The Hidden Price of Skipping Design Reviews and Documentation

Design discussions were rushed, and assumptions went unchallenged. Then we saw how one small oversight could snowball into hours of firefighting.

The morning sun was sharp in Boston as Raj, a Project Manager from India, stepped out of his cab during a client visit. His cab had slowed to a crawl near a bridge. At first impatient, he noticed something unusual, drivers calmly parking their cars and stepping out, not with irritation but with curiosity. “What’s happening?” he asked a woman beside him.

“They’re inspecting the bridge work,” she replied. “Every layer gets measured, logged, and signed off before the next one begins. That way, no surprises later.”

Raj lingered, watching. Workers documented every inch of the foundation, the steel, the alignment, nothing moved forward unless the current stage had passed its checks. No chaos, no shortcuts, no panic. He couldn’t help but compare it with his own project back home. Weeks earlier, the customer team had raised a concern, unit test coverage wasn’t comprehensive enough to catch regressions. The supplier team wasn’t tracking coverage at all. And every so often, a small unchecked gap would balloon into a late-night bug hunt right before release.

On the flight back, Raj kept replaying the bridge scene in his mind. If they can avoid collapse by measuring every step, why can’t we avoid breakdowns by measuring code coverage? When he landed, he gathered the team. “We’ve been leaving too much to chance,” Raj began.“No more blind spots,” Raj said firmly in the next team huddle. “From now on, code coverage will be visible and tracked.”

Neha, the senior developer, raised an eyebrow. “But won’t that slow us down?” Raj smiled. “Not if we do it smartly. We’ll define what counts as meaningful coverage, it’ll be part of our Definition of Done. We’ll bring in tools to automate checks, and we’ll set clear rules for when refactoring is needed if coverage slips.”

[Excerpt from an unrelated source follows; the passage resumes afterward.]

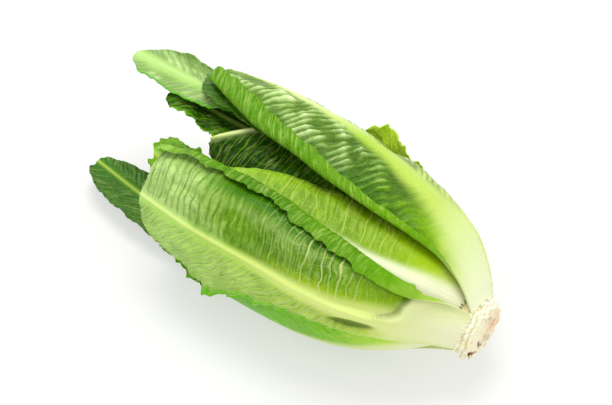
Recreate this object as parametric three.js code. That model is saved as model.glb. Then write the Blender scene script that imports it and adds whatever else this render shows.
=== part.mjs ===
// A romaine heart lying on its side: a cut stem with whole leaves wrapped round it in layers.
// Millimetres, +Z up. The stem's cut face looks along +X and the leaf tips point along -X.
// The origin is under the middle of the heart, on the surface that it lies on.
import * as THREE from 'three';

const { clamp, degToRad, smoothstep } = THREE.MathUtils;

// The rounded body that the outermost leaves lie on, at distances from the cut face.
const BODY = {
  from: [0, 6, 13, 23, 35, 52, 70, 95, 150, 190, 225, 265],
  halfWidth: [16.3, 18, 25, 34, 43, 51, 56.5, 60.5, 62, 60, 55, 46],
  halfHeight: [15.2, 16.5, 21, 27, 34, 40, 43.5, 45, 46, 45, 41, 33],
  centreSide: [0, 0.5, 2, 3, 3, 2, 1, 0, 0, 0, 0, 0],
  centreHeight: [33, 34.7, 38, 41, 43, 44, 44.5, 45, 45, 45, 44.5, 44],
};
const PRESSED = 1;              // how far the lowest leaf is pressed flat by the heart's weight
const CUT_FACE_X = 130;
const BLADE = 1.3;              // thickness of a blade

// A leaf's lists give its values at these shares of its length, root first.
const PLACES = [0, 0.12, 0.3, 0.55, 0.8, 1];

// The stem swells behind its cut face and then narrows inside the leaf roots, which stand round it in rings.
const STEM = {
  from: [0, 2.5, 4.6, 5.6, 9, 13, 21, 30, 37, 42],
  lift: [-1.4, -0.6, -1.6, -4.8, -6.2, -10.2, -17.6, -25, -30, -33],
};

// A smooth curve through values that stand at the given places.
function through(places, values, x) {
  const last = places.length - 1;
  let i = 0;
  while (i < last - 1 && x > places[i + 1]) i++;
  const slope = (k) => {
    const a = Math.max(k - 1, 0);
    const b = Math.min(k + 1, last);
    return (values[b] - values[a]) / (places[b] - places[a]);
  };
  const span = places[i + 1] - places[i];
  const t = clamp((x - places[i]) / span, 0, 1);
  const rise = values[i + 1] - values[i];
  const easeIn = t * (1 - t) * (1 - t) * (slope(i) * span);
  const easeOut = t * t * (t - 1) * (slope(i + 1) * span);
  return values[i] + rise * t * t * (3 - 2 * t) + easeIn + easeOut;
}

// A straight-line graph through [place, value] pairs.
function graph(pairs, x) {
  let i = 0;
  while (i < pairs.length - 2 && x > pairs[i + 1][0]) i++;
  const [[x0, y0], [x1, y1]] = [pairs[i], pairs[i + 1]];
  return y0 + (y1 - y0) * clamp((x - x0) / (x1 - x0), 0, 1);
}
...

The first few weeks weren’t easy.
Dashboards lit up more red than green, and developers muttered about “extra work.”
But Raj stayed steady. Automated quality gates slipped into the CI/CD pipeline, and soon coverage reports became as normal in daily stand-ups as sprint updates.
Peer reviewers stopped skimming and started asking, ‘Did the new code raise or lower coverage? Did tests actually guard against future regressions?’

Slowly, the shift became visible.

Weeks later, Neha noticed it first. “This time,” she said with a smile, “no last-minute firefighting. The tests caught it all before release.” Deliverables were higher in quality, schedules became more predictable, and the team saved time that used to vanish in bug hunts. Within a few releases, Raj could confidently say they were shipping nearly 5% faster.

5%

Standing on that bridge in Boston, Raj had seen how unchecked gaps magnify into expensive problems. Back in his own project, he had ensured those gaps were measured, tracked, and closed. Because whether it’s concrete on a bridge or code in an I4.0 solution, what you don’t measure today will cost you tomorrow. Want to avoid costly design reworks in your I4.0 rollout? Let’s talk. Write to us at info@wonderbiz.in

Key Takeaway

When design steps are skipped, small gaps quietly turn into big problems. Tracking decisions,

documenting clearly, and reviewing designs early keeps work predictable and prevents costly fixes later.